A new research letter reports that some patients who were treated for mild COVID-19 cases and released still had the virus in their systems up to eight days after the symptoms disappeared.
The document was published online in the American Thoracic Society’s American Journal of Respiratory and Critical Care Medicine (link at the bottom of this article) and describes how half of the patients treated and released by the authors still carried the virus after their symptoms subsided. The findings should be taken with a grain of salt as we’re talking about a research letter and a small sample size of 16 patients treated in the same area — the Treatment Center of PLA General Hospital in Beijing.
“The most significant finding from our study is that half of the patients kept shedding the virus even after resolution of their symptoms,” said co-lead author Dr. Sharma, instructor of medicine at the Section of Pulmonary, Critical Care & Sleep Medicine in the Department of Medicine at Yale School of Medicine.
“More severe infections may have even longer shedding times.”
All the patients were treated between January 28 and Feb. 9, 2020, and were 35.5 years old on average.
The researchers took throat swabs from all patients on alternate days and analyzed them for the virus. The patients were discharged after they received a negative result by at least two consecutive (polymerase chain reaction) tests to show that they recovered. Yet, at least half of them were still spreading the virus after this stage.
Their initial symptoms included fever, cough, pain in the pharynx, and difficult or labored breathing. Two patients had diabetes and one had tuberculosis, neither of which affected the timing of the course of COVID-19 infection. All but one of them had an incubation period — the time between infection and symptom onset — of five days. Symptoms lasted, on average, for eight days and patients remained contagious for one to eight days after the symptoms passed.

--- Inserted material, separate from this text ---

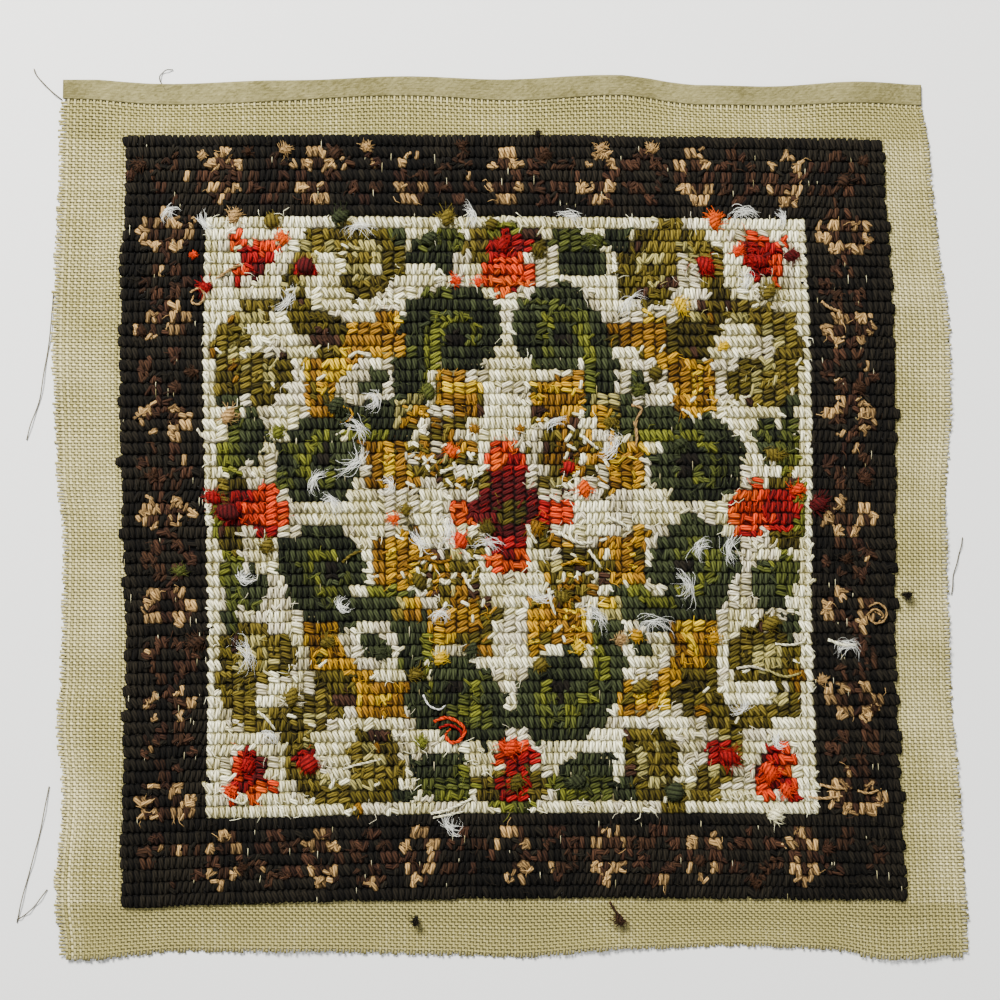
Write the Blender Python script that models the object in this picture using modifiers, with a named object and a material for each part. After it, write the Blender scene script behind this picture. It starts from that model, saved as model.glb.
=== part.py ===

And here is the bad news for those of us who are bravely hanging on during our second or third week in quarantine:
“If you had mild respiratory symptoms from COVID-19 and were staying at home so as not to infect people, extend your quarantine for another two weeks after recovery to ensure that you don’t infect other people,” recommended corresponding author Dr. Lixin Xie, a professor in the College of Pulmonary and Critical Care Medicine at the Chinese PLA General Hospital in Beijing.
“COVID-19 patients can be infectious even after their symptomatic recovery, so treat the asymptomatic/recently recovered patients as carefully as symptomatic patients,” the team advises medical personel.
The authors emphasize that they looked at a small number of patients who all had mild cases of infection and then recovered, adding that it’s unclear whether other, more vulnerable groups would show the same evolution of the disease. Further research is needed to establish whether the virus can maintain transmission in later stages of the infection in other groups as well.
The letter “Time Kinetics of Viral Clearance and Resolution of Symptoms in Novel Coronavirus Infection” has been published in the American Journal of Respiratory and Critical Care Medicine.